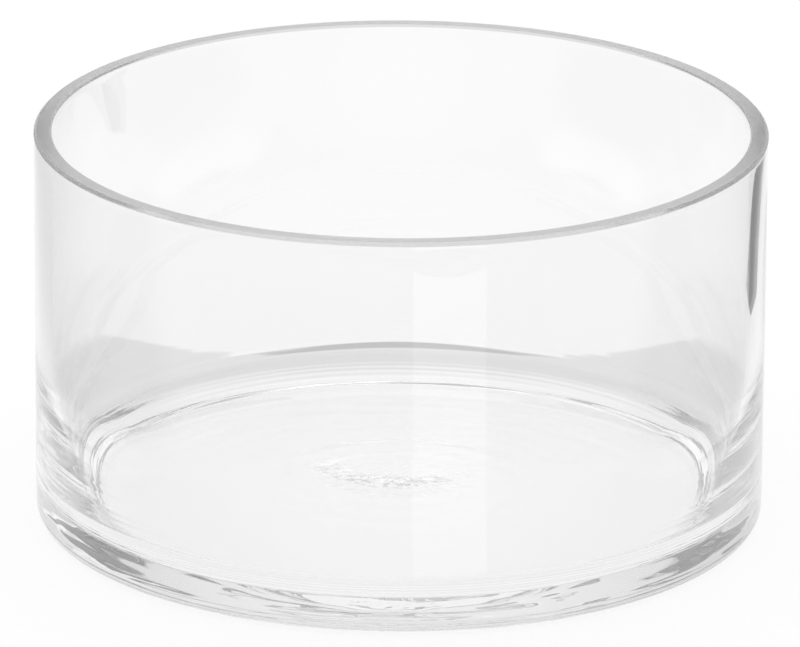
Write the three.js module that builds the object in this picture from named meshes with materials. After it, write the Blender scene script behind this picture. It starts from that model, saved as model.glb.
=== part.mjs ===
// Clear glass cylinder bowl, blown in a mould as one piece of glass, with a ground flat rim.
// Millimetres, Z up. The origin is the centre of the ring that the bowl stands on.
import * as THREE from "three";

// Outside of the bowl
const OUTER_DIAMETER = 250;
const HEIGHT = 138;
const HEEL_RADIUS = 5.8; // rounded corner between the wall and the foot
const FOOT_RING_WIDTH = 9; // flat ring inside that corner, which touches the table
const KICK_UP = 2.4; // how far the middle of the underside is pushed up

// Wall and rim
const WALL = 6.1;
const OUTER_BEVEL = 0.95; // ground chamfers on the two edges of the rim
const INNER_BEVEL = 0.5;

// Inside of the bowl
const BASE_THICKNESS = 9.8; // height of the floor's edge above the table
const FLOOR_CROWN = 1.6; // how much higher the middle of the floor is than its edge
const SWELL_HEIGHT = 60; // the wall starts to thicken at this height
const SWELL_BEND = 40; // the slope of the thick wall would meet the straight wall here
const SWELL = 3.5; // how much thicker it has grown where the corner begins
const CORNER_HEIGHT = 19; // the inner corner begins at this height
const CORNER_REACH = 13.2; // from the inner wall in to where the floor begins
const CORNER_FULLNESS = 0.25; // 0 is a straight slope, 1 a square corner

// Marks that the blowing leaves in the floor
const MARK_RADIUS = 28; // low round mark at the middle, where the gather was
const MARK_SIDE = 9; // width of the slope round the mark
const MARK_HEIGHT = 0.35;
const RIPPLE_RADIUS = 46; // faint raised ring round the mark
const RIPPLE_HEIGHT = 0.2;
const RIPPLE_REACH = 8; // from the ring's crest to where it fades out

// Fineness of the mesh
const TURN_STEPS = 96;
const HEEL_STEPS = 2;
const SWELL_STEPS = 6;
const CORNER_STEPS = 10;
const KICK_STEPS = 5;
const FLOOR_STEPS = 4; // from the corner to the ripple
const RIPPLE_STEPS = 4;
const MARK_SIDE_STEPS = 3;
const MARK_STEPS = 3;

const outerRadius = OUTER_DIAMETER / 2;
const innerRadius = outerRadius - WALL;
const footOuterRadius = outerRadius - HEEL_RADIUS;
const footInnerRadius = footOuterRadius - FOOT_RING_WIDTH;
const floorRadius = innerRadius - CORNER_REACH;

// A smooth bump that is 1 at the middle of its reach and 0, with no slope, at its edge.
function bump(distance, reach) {
  return distance < reach ? (1 + Math.cos((Math.PI * distance) / reach)) / 2 : 0;
}

// Height of the underside at a radius: level at the foot ring, pushed up in the middle.
function undersideHeight(radius) {
  return KICK_UP * bump(radius, footInnerRadius);
}

// Height of the floor at a radius: crowned in the middle, with the mark and the ring on it.
function floorHeight(radius) {
  const crown = FLOOR_CROWN * bump(radius, floorRadius);
  const intoMark = Math.max(radius - (MARK_RADIUS - MARK_SIDE), 0);
  const mark = MARK_HEIGHT * bump(intoMark, MARK_SIDE);
  const ring = RIPPLE_HEIGHT * bump(Math.abs(radius - RIPPLE_RADIUS), RIPPLE_REACH);
  return BASE_THICKNESS + crown + mark + ring;
}

// Even steps from one radius to another, without the first.
function inSteps(from, to, count) {
  return Array.from({ length: count }, (_, step) => from + ((to - from) * (step + 1)) / count);
}

// Points of the underside, from the axis out to the foot ring.
function undersideLine() {
  return Array.from({ length: KICK_STEPS + 1 }, (_, step) => {
    const radius = (footInnerRadius * step) / KICK_STEPS;
    return new THREE.Vector2(radius, undersideHeight(radius));
  });
}

// Points of the outside, from the foot ring round the heel and up to the ground rim.
function outsideLine() {
  const path = new THREE.Path();
  path.moveTo(footOuterRadius, 0);
  path.absarc(footOuterRadius, HEEL_RADIUS, HEEL_RADIUS, -Math.PI / 2, 0, false);
  path.lineTo(outerRadius, HEIGHT - OUTER_BEVEL);
  path.lineTo(outerRadius - OUTER_BEVEL, HEIGHT);
  return path.getPoints(HEEL_STEPS);
}

// Points of the inside, from the ground rim down the wall and round the thick corner.
function insideLine() {
  const cornerTop = innerRadius - SWELL;
  const swell = new THREE.QuadraticBezierCurve(
    new THREE.Vector2(innerRadius, SWELL_HEIGHT),
    new THREE.Vector2(innerRadius, SWELL_BEND),
    new THREE.Vector2(cornerTop, CORNER_HEIGHT),
  );
  const slope = SWELL / (SWELL_BEND - CORNER_HEIGHT);
  const drop = CORNER_FULLNESS * (CORNER_HEIGHT - BASE_THICKNESS);
  const reach = CORNER_FULLNESS * (cornerTop - floorRadius);
  const corner = new THREE.CubicBezierCurve(
    new THREE.Vector2(cornerTop, CORNER_HEIGHT),
    new THREE.Vector2(cornerTop - slope * drop, CORNER_HEIGHT - drop),
    new THREE.Vector2(floorRadius + reach, BASE_THICKNESS),
    new THREE.Vector2(floorRadius, BASE_THICKNESS),
  );
  return [
    new THREE.Vector2(innerRadius + INNER_BEVEL, HEIGHT),
    new THREE.Vector2(innerRadius, HEIGHT - INNER_BEVEL),
    ...swell.getPoints(SWELL_STEPS).slice(0, -1),
    ...corner.getPoints(CORNER_STEPS),
  ];
}

// Points of the floor, from the corner in over the ripple and the mark to the axis.
function floorLine() {
  const rippleStart = RIPPLE_RADIUS + RIPPLE_REACH;
  const rippleEnd = RIPPLE_RADIUS - RIPPLE_REACH;
  const markTop = MARK_RADIUS - MARK_SIDE;
  const radii = [
    ...inSteps(floorRadius, rippleStart, FLOOR_STEPS),
    ...inSteps(rippleStart, rippleEnd, RIPPLE_STEPS),
    MARK_RADIUS,
    ...inSteps(MARK_RADIUS, markTop, MARK_SIDE_STEPS),
    ...inSteps(markTop, 0, MARK_STEPS),
  ];
  return radii.map((radius) => new THREE.Vector2(radius, floorHeight(radius)));
}

// The whole section turned round the axis, stood up on Z.
function bowlGeometry() {
  const section = [...undersideLine(), ...outsideLine(), ...insideLine(), ...floorLine()];
  return new THREE.LatheGeometry(section, TURN_STEPS).rotateX(Math.PI / 2);
}

const clearGlass = new THREE.MeshStandardMaterial({
  name: "clear_glass",
  color: 0xf4f6f6,
  roughness: 0.03,
  metalness: 0,
  transparent: true,
  opacity: 0.35,
});

const bowl = new THREE.Mesh(bowlGeometry(), clearGlass);
bowl.name = "glass_bowl";

const part = new THREE.Group();
part.add(bowl);

export default part;
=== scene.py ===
"""Clear straight-sided glass bowl with a ground flat rim, on a plain pale floor.

Metres, Z up. The bowl stands on its foot ring, and the ring's centre is the origin.
"""

import logging
import math
from collections.abc import Iterator
from dataclasses import dataclass
from enum import Enum
from typing import NamedTuple

import bmesh
import bpy
from mathutils import Euler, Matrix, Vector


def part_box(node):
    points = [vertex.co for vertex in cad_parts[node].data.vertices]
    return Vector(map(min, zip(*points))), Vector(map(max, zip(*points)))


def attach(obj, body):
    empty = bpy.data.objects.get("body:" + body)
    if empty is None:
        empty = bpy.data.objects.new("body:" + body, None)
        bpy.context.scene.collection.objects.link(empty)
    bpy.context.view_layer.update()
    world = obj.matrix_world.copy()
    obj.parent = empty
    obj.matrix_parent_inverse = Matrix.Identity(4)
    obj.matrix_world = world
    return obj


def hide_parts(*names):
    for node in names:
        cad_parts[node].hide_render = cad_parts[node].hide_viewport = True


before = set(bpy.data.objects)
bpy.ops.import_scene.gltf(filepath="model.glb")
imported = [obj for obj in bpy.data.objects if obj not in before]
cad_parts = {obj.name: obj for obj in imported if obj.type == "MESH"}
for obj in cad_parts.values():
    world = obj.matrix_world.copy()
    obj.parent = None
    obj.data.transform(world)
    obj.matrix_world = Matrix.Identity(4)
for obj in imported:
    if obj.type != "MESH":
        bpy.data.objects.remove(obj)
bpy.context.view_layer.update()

LOG = logging.getLogger("glass_bowl")
NODE = "glass_bowl"
BODY = "root"
MM = 0.001
LITRES = 1000  # in a cubic metre

# Blender's names for the kinds of node that are used most
MATH = "ShaderNodeMath"
VECTOR = "ShaderNodeVectorMath"
RANGE = "ShaderNodeMapRange"
SPLIT = "ShaderNodeSeparateXYZ"
JOIN = "ShaderNodeCombineXYZ"
NOISE = "ShaderNodeTexNoise"
NAMED = "GeometryNodeInputNamedAttribute"
STORE = "GeometryNodeStoreNamedAttribute"

Colour = tuple[float, float, float, float]
Point = tuple[float, float]
Tree = bpy.types.NodeTree
Node = bpy.types.Node
Socket = bpy.types.NodeSocket
Sockets = bpy.types.NodeOutputs


class Stray(NamedTuple):
    """How freely the glass strays from true, as shares of the bowl's own sizes for it."""

    wave: float
    rings: float
    mottle: float


class Zone(Enum):
    """The stretches of the bowl's section, by how freely the glass strays at their ends."""

    UNDERSIDE = Stray(0.1, 0.02, 0.1)
    FOOT = Stray(0.1, 0.4, 0.8)
    HEEL = Stray(0.1, 0.4, 0.4)
    OUTSIDE = Stray(0.3, 0.02, 0.0)
    RIM = Stray(0.0, 0.0, 0.0)
    INSIDE = Stray(1.0, 0.02, 0.0)
    SWELL = Stray(1.0, 0.5, 0.0)
    CORNER = Stray(0.8, 1.0, 0.0)
    FLOOR = Stray(0.7, 0.0, 0.03)
    MARK = Stray(0.4, 0.05, 0.6)


class Side(Enum):
    """How bright the studio is on each side, in four bands from the table's level up.

    Behind the bowl hangs a high white backdrop. Flags hold the light off the other sides.
    """

    BACK = (1.05, 1.15, 1.3, 0.85)
    RIGHT = (1.3, 0.55, 0.35, 1.05)
    FRONT = (1.3, 1.1, 0.5, 0.3)
    LEFT = (0.7, 0.65, 0.65, 1.2)


class Patch(NamedTuple):
    """A soft-edged oval of painted light or shade on the floor, lighter or darker than the rest by
    its gain.
    """

    x: float
    y: float
    half_wide: float
    half_deep: float
    gain: float


class Station(NamedTuple):
    """A point of the bowl's section, with how freely the glass strays and how ground it is."""

    radius: float
    height: float
    stray: Stray
    ground: float = 0.0


def linear(colour: str) -> Colour:
    """Turns an sRGB colour to linear light.

    Args:
        colour: Six hex digits after a hash sign.

    Returns:
        Linear red, green and blue, and an alpha of 1.
    """
    shares = (int(colour[i : i + 2], 16) / 255 for i in (1, 3, 5))
    red, green, blue = (
        share / 12.92 if share <= 0.04045 else ((share + 0.055) / 1.055) ** 2.4 for share in shares
    )
    return red, green, blue, 1.0


def add_node(tree: Tree, kind: str, inputs: dict[str | int, object], **settings: object) -> Node:
    """Adds a node, with its settings and what feeds it.

    Args:
        tree: The tree that the node goes into.
        kind: Blender's name for the kind of node.
        inputs: What feeds each input, by its name or place: a value, a socket of another node,
            or another node, which stands for its first socket in use.
        **settings: The node's own properties.

    Returns:
        The new node.
    """
    node = tree.nodes.new(kind)
    for name, value in settings.items():
        setattr(node, name, value)
    for key, value in inputs.items():
        if isinstance(value, Node):
            value = next(socket for socket in value.outputs if socket.enabled)
        if isinstance(value, Socket):
            tree.links.new(value, node.inputs[key])
        else:
            node.inputs[key].default_value = value
    return node


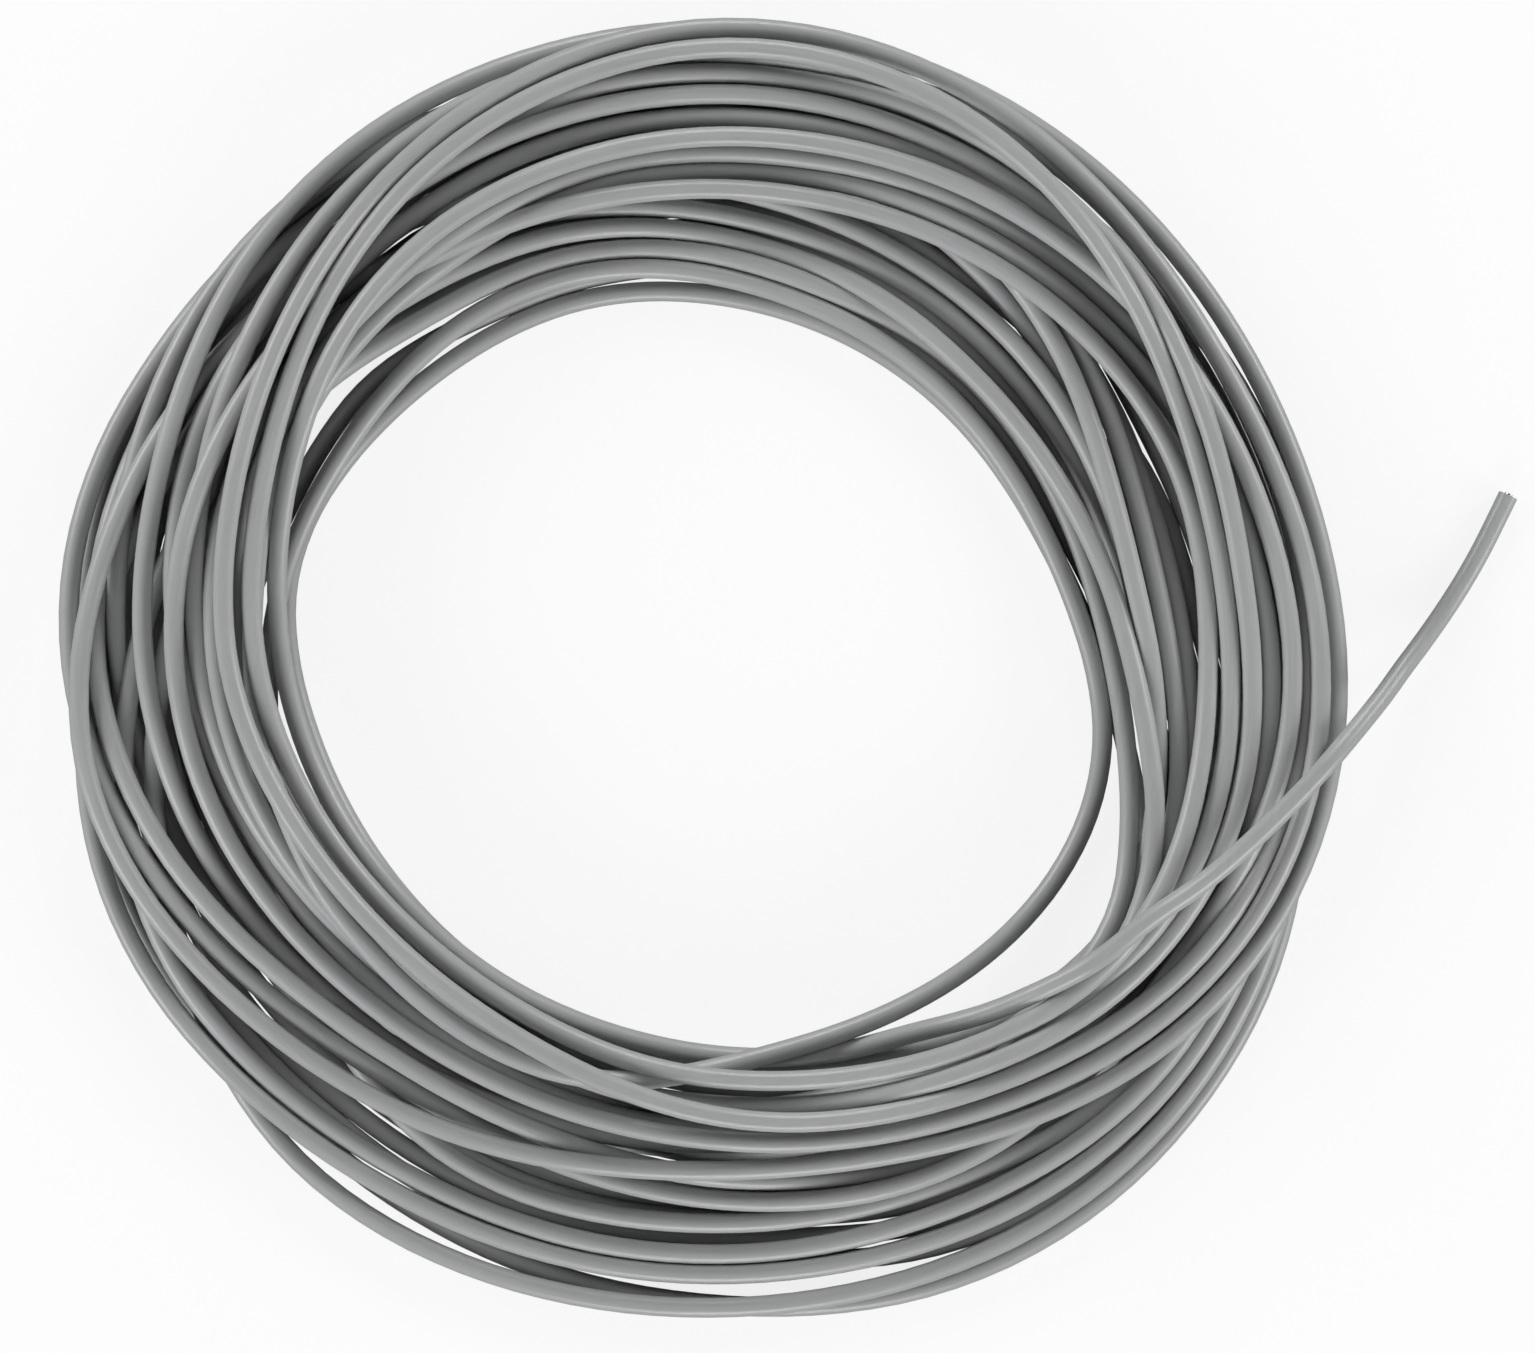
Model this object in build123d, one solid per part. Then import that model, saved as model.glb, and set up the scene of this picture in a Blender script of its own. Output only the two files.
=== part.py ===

> [SHORT TASK]
Stopping at the line containing "const CORNER_FULLNESS = 0.25;", please repeat exactly every line from the very start of the entries, that line included, and nothing more.

> [COMPLETE ANSWER]
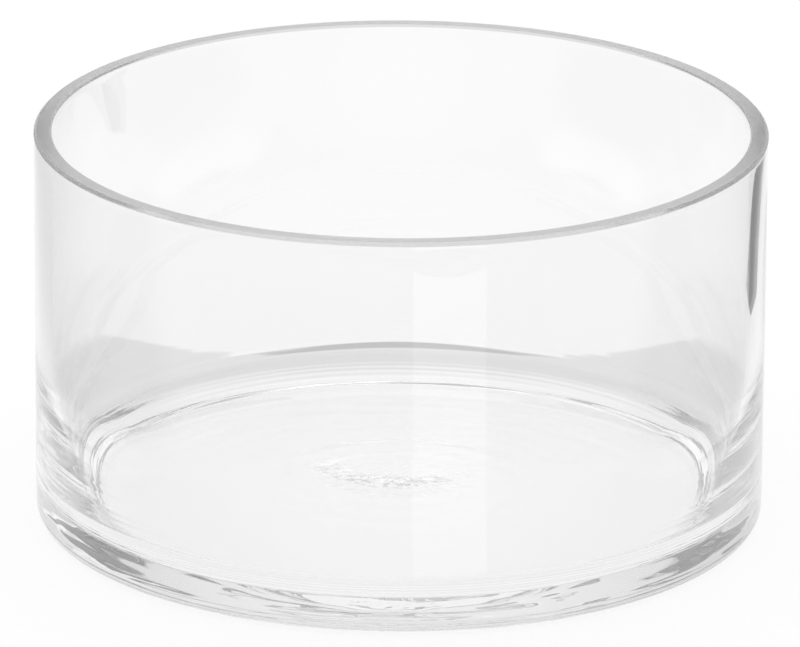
Write the three.js module that builds the object in this picture from named meshes with materials. After it, write the Blender scene script behind this picture. It starts from that model, saved as model.glb.
=== part.mjs ===
// Clear glass cylinder bowl, blown in a mould as one piece of glass, with a ground flat rim.
// Millimetres, Z up. The origin is the centre of the ring that the bowl stands on.
import * as THREE from "three";

// Outside of the bowl
const OUTER_DIAMETER = 250;
const HEIGHT = 138;
const HEEL_RADIUS = 5.8; // rounded corner between the wall and the foot
const FOOT_RING_WIDTH = 9; // flat ring inside that corner, which touches the table
const KICK_UP = 2.4; // how far the middle of the underside is pushed up

// Wall and rim
const WALL = 6.1;
const OUTER_BEVEL = 0.95; // ground chamfers on the two edges of the rim
const INNER_BEVEL = 0.5;

// Inside of the bowl
const BASE_THICKNESS = 9.8; // height of the floor's edge above the table
const FLOOR_CROWN = 1.6; // how much higher the middle of the floor is than its edge
const SWELL_HEIGHT = 60; // the wall starts to thicken at this height
const SWELL_BEND = 40; // the slope of the thick wall would meet the straight wall here
const SWELL = 3.5; // how much thicker it has grown where the corner begins
const CORNER_HEIGHT = 19; // the inner corner begins at this height
const CORNER_REACH = 13.2; // from the inner wall in to where the floor begins
const CORNER_FULLNESS = 0.25; // 0 is a straight slope, 1 a square corner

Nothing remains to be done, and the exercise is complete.